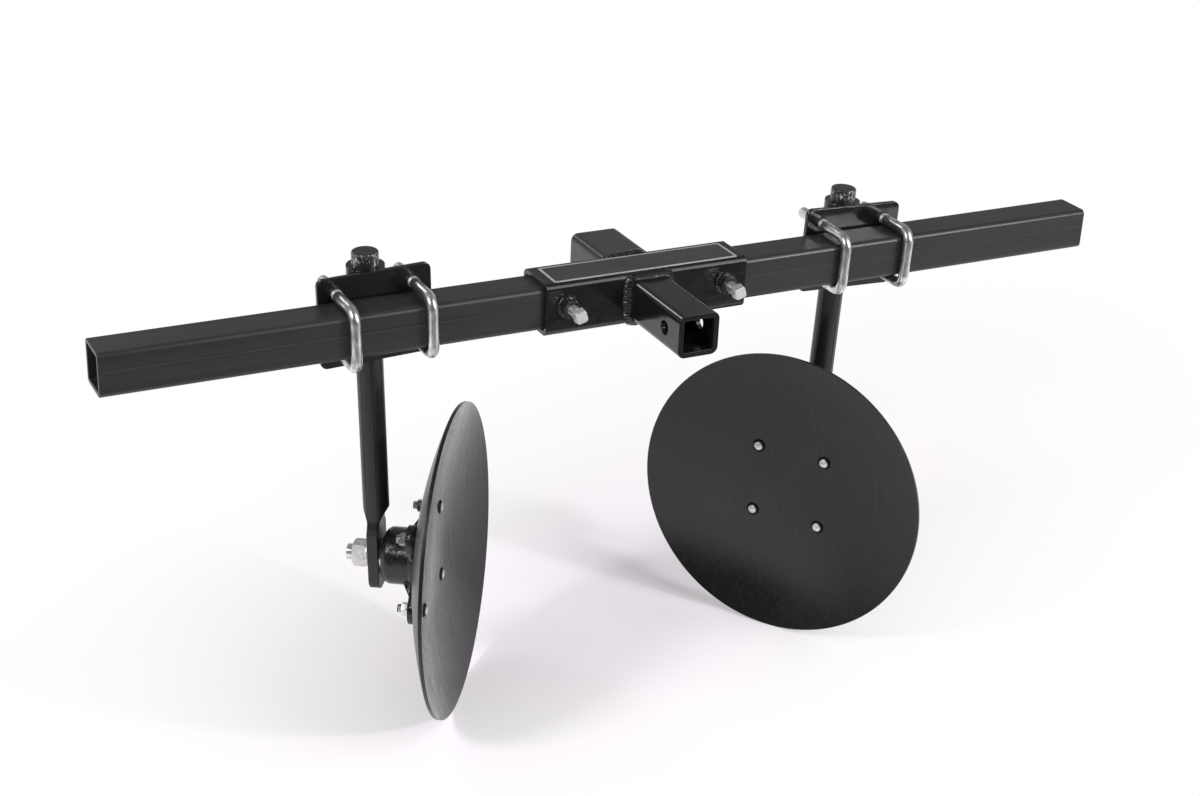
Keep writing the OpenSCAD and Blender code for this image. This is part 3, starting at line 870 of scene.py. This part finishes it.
def bolt_by_bolt(points):
    """Points sorted into one list for each bolt that they belong to."""
    bolts = []
    while points:
        first = points[0]
        one = [p for p in points if math.hypot(p.x - first.x, p.y - first.y) < BOLT_REACH]
        points = [p for p in points if p not in one]
        bolts.append(one)
    return bolts


def disc_bolt_threads(side):
    """Threads on the tails of a disc's four bolts, behind their nuts."""
    points = spindle_points(side, "disc_bolts")
    tail = min(p.z for p in points)
    nut = min(p.z for p in spindle_points(side, "disc_nuts"))
    for count, bolt in enumerate(bolt_by_bolt([p for p in points if p.z < nut]), 1):
        x = (min(p.x for p in bolt) + max(p.x for p in bolt)) / 2
        y = (min(p.y for p in bolt) + max(p.y for p in bolt)) / 2
        radius = max(math.hypot(p.x - x, p.y - y) for p in bolt)
        start = SPINDLE[side] @ Vector((x, y, nut))
        end = SPINDLE[side] @ Vector((x, y, tail + DISC_BOLT_END))
        thread(f"{side}_disc_bolt_thread_{count}", start, end, radius, DISC_BOLT_PITCH, side + "_disc")


for s in SIDES:
    u_bolt_threads(s)
set_bolt_threads()
for s in SIDES:
    spindle_thread(s)
    disc_bolt_threads(s)


# ---------------------------------------------------------------- name plate

PLATE_WIDTH = 47 * MM
# Bare steel of the sleeve at both ends of the plate together, and the silver border at both sides together
PLATE_MARGIN = 22 * MM
PLATE_BORDER = 6.4 * MM
# How far the plate lies to the right of the sleeve's middle and in front of the toolbar's
PLATE_RIGHT = 1 * MM
PLATE_FORWARD = 2.5 * MM
BORDER_CORNER = 2.5 * MM
FACE_CORNER = 1.2 * MM
# Underside and top of the border and of the face, from the sleeve's top
BORDER_HEIGHTS = (-0.05 * MM, 0.35 * MM)
FACE_HEIGHTS = (0.2 * MM, 0.55 * MM)


def rounded_outline(w, h, r):
    """Points round a rectangle with rounded corners."""
    corner_steps = 6
    points = []
    for x, y, turn in ((1, 1, 0), (-1, 1, 90), (-1, -1, 180), (1, -1, 270)):
        for degrees in evenly(turn, turn + 90, corner_steps):
            a = math.radians(degrees)
            points.append((x * (w / 2 - r) + r * math.cos(a), y * (h / 2 - r) + r * math.sin(a)))
    return points


def slab(name, w, h, r, z0, z1, centre, finish):
    """Thin plate with a softened rim, flat on the sleeve's top."""
    inset = min(0.25 * MM, (z1 - z0) * 0.8)
    rings = [(0, z0), (0, z1 - inset * 0.6), (inset * 0.4, z1 - inset * 0.15), (inset, z1)]
    outlines = [rounded_outline(w - 2 * off, h - 2 * off, r - off * 0.5) for off, z in rings]
    verts = [
        (centre[0] + x, centre[1] + y, z) for (off, z), outline in zip(rings, outlines) for x, y in outline
    ]
    n = len(outlines[0])
    faces = grid_faces(len(rings), n, False, True)
    faces.append(tuple(range((len(rings) - 1) * n, len(rings) * n)))
    faces.append(tuple(reversed(range(n))))
    mesh_piece(name, verts, faces, "frame", finish, smooth=False)


def name_plate():
    """Blank dark plate with a silver border, a little off the middle of the sleeve's top."""
    top = SLEEVE_HI.z
    length = (SLEEVE_HI.x - SLEEVE_LO.x) - PLATE_MARGIN
    centre = (SLEEVE_LO.x / 2 + SLEEVE_HI.x / 2 + PLATE_RIGHT, BAR_MID.y - PLATE_FORWARD)
    slab("name_plate_border", length, PLATE_WIDTH, BORDER_CORNER, *(top + z for z in BORDER_HEIGHTS),
         centre, "plate_edge")
    slab("name_plate_face", length - PLATE_BORDER, PLATE_WIDTH - PLATE_BORDER, FACE_CORNER,
         *(top + z for z in FACE_HEIGHTS), centre, "plate_face")


name_plate()


# ---------------------------------------------------------------- tube seam

# Section of the toolbar's weld seam, in mm: place up its front face, and how far it stands out there.
# All of it is sunk a little, and its height wanders by a share of itself
SEAM_SECTION = [(-1.7, 0.02), (-1.1, 0.16), (-0.3, 0.24), (0.4, 0.20), (1.0, 0.10), (1.6, 0.02)]
SEAM_SINK = 0.03
SEAM_WANDER = 0.12
SEAM_RISE = 5 * MM
SEAM_END = 0.8 * MM
SEAM_STEPS = 260


def tube_seam():
    """The toolbar's long weld seam: a low flat ridge on its front face."""
    z = BAR_MID.z + SEAM_RISE
    rng = random.Random(5)
    drift = [rng.uniform(-1, 1) for _ in range(SEAM_STEPS + 1)]
    verts = []
    for x, wander in zip(evenly(BAR_LO.x + SEAM_END, BAR_HI.x - SEAM_END, SEAM_STEPS), drift):
        for up, out in SEAM_SECTION:
            proud = (out * (1 + SEAM_WANDER * wander) - SEAM_SINK) * MM
            verts.append((x, BAR_LO.y - proud, z + up * MM))
    faces = grid_faces(SEAM_STEPS + 1, len(SEAM_SECTION), False, False)
    mesh_piece("toolbar_seam", verts, faces, "frame", "tube")


tube_seam()


# ---------------------------------------------------------------- camera

# Fitted to the outlines in the photograph: lens in mm, place from the toolbar's middle in metres, and the
# yaw, pitch and roll that turned() takes
CAMERA_LENS = 61.19
CAMERA_SHIFT = (-0.00375, 0.00349)
CAMERA_PLACE = (-1.054405, -1.948638, 0.885384)
CAMERA_TURN = (27.635, 25.048, -2.619)


def turned(yaw, pitch, roll):
    """Camera axes: yaw from +Y towards +X, pitch below the horizon, roll about the view, in degrees."""
    yaw, pitch, roll = (math.radians(a) for a in (yaw, pitch, roll))
    ahead = Vector((math.sin(yaw) * math.cos(pitch), math.cos(yaw) * math.cos(pitch), -math.sin(pitch)))
    right = Vector((math.cos(yaw), -math.sin(yaw), 0))
    down = ahead.cross(right)
    across = right * math.cos(roll) + down * math.sin(roll)
    under = -right * math.sin(roll) + down * math.cos(roll)
    return across, -under, -ahead


def make_camera():
    data = bpy.data.cameras.new("camera")
    data.sensor_width = 36.0
    data.lens = CAMERA_LENS
    data.shift_x, data.shift_y = CAMERA_SHIFT
    data.clip_start, data.clip_end = 0.05, 60
    camera = bpy.data.objects.new("camera", data)
    camera.matrix_world = basis(BAR_MID + Vector(CAMERA_PLACE), *turned(*CAMERA_TURN))
    bpy.context.scene.collection.objects.link(camera)
    bpy.context.scene.camera = camera


# ---------------------------------------------------------------- floor, world and lights

# From the part towards the camera, along the floor
FRONT = (-0.2, -0.98, 0)
# Brightness of the studio: on every surface, and in reflections of the floor ahead, the wall behind the
# part, the ceiling and the wall ahead
AMBIENT = 0.52
FLOOR_AHEAD = 0.15
WALL = 0.55
CEILING = 0.25
WALL_AHEAD = 0.08

FLOOR_RADIUS = 2.2
FLOOR_TINTS = ((0.975, 0.925, 0.985, 1), (0.985, 0.937, 0.990, 1))
FLOOR_SPECKS = 30
# The oval that the part's shadows lie in: its middle from the toolbar's, its turn and its half axes
SHADOW_MIDDLE = (0.130, 0.176)
SHADOW_TURN = 0.423
SHADOW_HALVES = (1.54, 0.64)
# How white the floor is in the middle of the oval, and how far ahead of the part it dims in reflections
WHITE_IN_SHADOW = 0.06
FLOOR_DIMS = (0.72, 0.98)

# Heights and turns between which the world changes, as parts of a direction of length 1
HORIZON = (-0.05, 0.02)
WALL_TO_CEILING = (0.0, 0.30)
TURN_TO_FLOOR_AHEAD = (0.1, 0.6)
TURN_TO_WALL_AHEAD = (-0.2, 0.5)

# Height above the floor that every softbox points at
LIT_HEIGHT = 0.3
# Each softbox: azimuth and elevation in degrees, distance and side in metres, power in watts
SOFTBOXES = {
    "softbox_left": (192.5, 36, 2.6, 0.5, 26.3),
    "softbox_right": (-55.5, 38, 2.6, 1.6, 25.0),
    "spot_low": (-50.7, 22.6, 3.25, 0.25, 40.0),
    "spot_back": (112, 36, 2.6, 0.5, 4.0),
}


def floor_mesh():
    """A round floor, finer towards its middle."""
    rings, around = 24, 96
    centre = Vector((BAR_MID.x, BAR_MID.y, FLOOR_Z))
    turns = [2 * math.pi * j / around for j in range(around)]
    verts = [centre]
    for i in range(1, rings + 1):
        r = FLOOR_RADIUS * (i / rings) ** 1.3
        verts += [centre + Vector((math.cos(a), math.sin(a), 0)) * r for a in turns]
    faces = [(0, 1 + j, 1 + (j + 1) % around) for j in range(around)]
    for i in range(rings - 1):
        for j in range(around):
            a, b = 1 + i * around + j, 1 + i * around + (j + 1) % around
            faces.append((a, a + around, b + around, b))
    mesh = bpy.data.meshes.new("floor")
    mesh.from_pydata([tuple(v) for v in verts], [], faces)
    return mesh


def floor_finish():
    """Pale matt floor. The camera and reflections see it turn white away from the part's shadows."""
    mat = bpy.data.materials.new("floor")
    t = NodeTree(mat)
    place = t.node("TexCoord").outputs["Object"]
    path = t.node("LightPath").outputs
    speck = t.node("TexNoise")
    speck.inputs["Scale"].default_value = FLOOR_SPECKS
    t.feed(speck.inputs["Vector"], place)
    matt = t.feed_all(t.node("BsdfDiffuse"), t.mix("RGBA", speck.outputs[0], *FLOOR_TINTS)).outputs[0]
    white, dim = t.node("Emission"), t.node("Emission")
    white.inputs["Strength"].default_value = 1.0
    dim.inputs["Strength"].default_value = FLOOR_AHEAD

    # White grows with the distance from the middle of the oval
    oval = t.node("Mapping", vector_type="TEXTURE")
    oval.inputs["Location"].default_value = (
        BAR_MID.x + SHADOW_MIDDLE[0], BAR_MID.y + SHADOW_MIDDLE[1], FLOOR_Z)
    oval.inputs["Rotation"].default_value = (0, 0, SHADOW_TURN)
    oval.inputs["Scale"].default_value = (*SHADOW_HALVES, 1)
    t.feed(oval.inputs["Vector"], place)
    away = t.vector("LENGTH", oval.outputs[0]).outputs["Value"]
    reflected = t.calc("MAXIMUM", path["Is Glossy Ray"], path["Is Transmission Ray"])
    seen = t.calc("MAXIMUM", path["Is Camera Ray"], reflected)
    whiteness = t.calc("MULTIPLY", t.ramp(away, 0, 1, WHITE_IN_SHADOW, 1.0), seen)
    pale = t.mix_shader(whiteness, matt, white.outputs[0])

    # The pale floor ends a metre in front of the part, where only its reflections reach
    ahead = t.vector("DOT_PRODUCT", place, FRONT).outputs["Value"]
    start = BAR_MID.dot(Vector(FRONT))
    beyond = t.ramp(ahead, *(start + reach for reach in FLOOR_DIMS))
    surface = t.mix_shader(t.calc("MULTIPLY", beyond, path["Is Glossy Ray"]), pale, dim.outputs[0])
    t.feed(t.node("OutputMaterial").inputs["Surface"], surface)
    return mat


def make_floor():
    floor = bpy.data.objects.new("floor", floor_mesh())
    bpy.context.scene.collection.objects.link(floor)
    floor.data.materials.append(floor_finish())


def make_world():
    """White round the floor, with a grey studio above and behind the camera for reflections."""
    world = bpy.data.worlds.new("studio")
    bpy.context.scene.world = world
    t = NodeTree(world)
    direction = t.node("TexCoord").outputs["Generated"]
    path = t.node("LightPath").outputs
    up = t.split(direction)["Z"]
    ahead = t.vector("DOT_PRODUCT", direction, FRONT).outputs["Value"]
    # Below the horizon it is white but for the front; above it the wall darkens to the ceiling
    below = t.mix("FLOAT", t.ramp(ahead, *TURN_TO_FLOOR_AHEAD), 1.0, FLOOR_AHEAD)
    back = t.ramp(up, *WALL_TO_CEILING, WALL, CEILING)
    above = t.mix("FLOAT", t.ramp(ahead, *TURN_TO_WALL_AHEAD), back, WALL_AHEAD)
    studio = t.mix("FLOAT", t.ramp(up, *HORIZON), below, above)
    reflected = t.calc("MAXIMUM", path["Is Glossy Ray"], path["Is Transmission Ray"])
    level = t.mix("FLOAT", reflected, AMBIENT, studio)
    background = t.node("Background")
    background.inputs["Color"].default_value = (1, 1, 1, 1)
    t.feed(background.inputs["Strength"], t.mix("FLOAT", path["Is Camera Ray"], level, 1.0))
    t.feed(t.node("OutputWorld").inputs["Surface"], background.outputs[0])


def softbox(name, azimuth, elevation, distance, side, watts):
    """A square softbox that faces the part. Azimuth is from +X towards +Y."""
    a, e = math.radians(azimuth), math.radians(elevation)
    target = Vector((BAR_MID.x, BAR_MID.y, FLOOR_Z + LIT_HEIGHT))
    away = Vector((math.cos(a) * math.cos(e), math.sin(a) * math.cos(e), math.sin(e)))
    data = bpy.data.lights.new(name, "AREA")
    data.shape = "RECTANGLE"
    data.size, data.size_y = side, side
    data.energy = watts
    lamp = bpy.data.objects.new(name, data)
    lamp.location = target + away * distance
    lamp.rotation_mode = "QUATERNION"
    lamp.rotation_quaternion = away.to_track_quat("Z", "Y")
    lamp.visible_camera = False
    bpy.context.scene.collection.objects.link(lamp)


bpy.context.scene.view_settings.view_transform = "Standard"
make_camera()
make_floor()
make_world()
for name, numbers in SOFTBOXES.items():
    softbox(name, *numbers)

---------------

> _INSTRUCTIONS TO FOLLOW_:
Repeat, exactly and only, the lines from the beginning of the material through the line that contains "return bolts".

> _EXERCISE SOLUTION_:
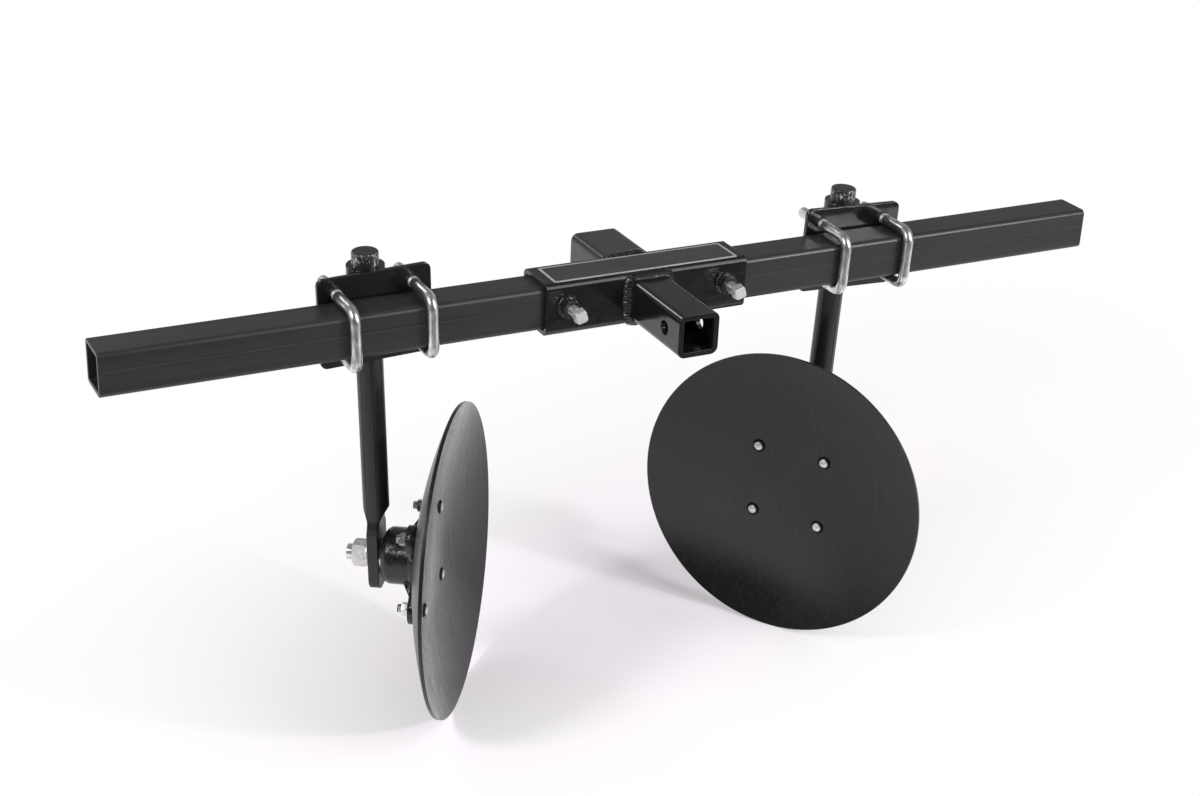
Keep writing the OpenSCAD and Blender code for this image. This is part 3, starting at line 870 of scene.py. This part finishes it.
def bolt_by_bolt(points):
    """Points sorted into one list for each bolt that they belong to."""
    bolts = []
    while points:
        first = points[0]
        one = [p for p in points if math.hypot(p.x - first.x, p.y - first.y) < BOLT_REACH]
        points = [p for p in points if p not in one]
        bolts.append(one)
    return bolts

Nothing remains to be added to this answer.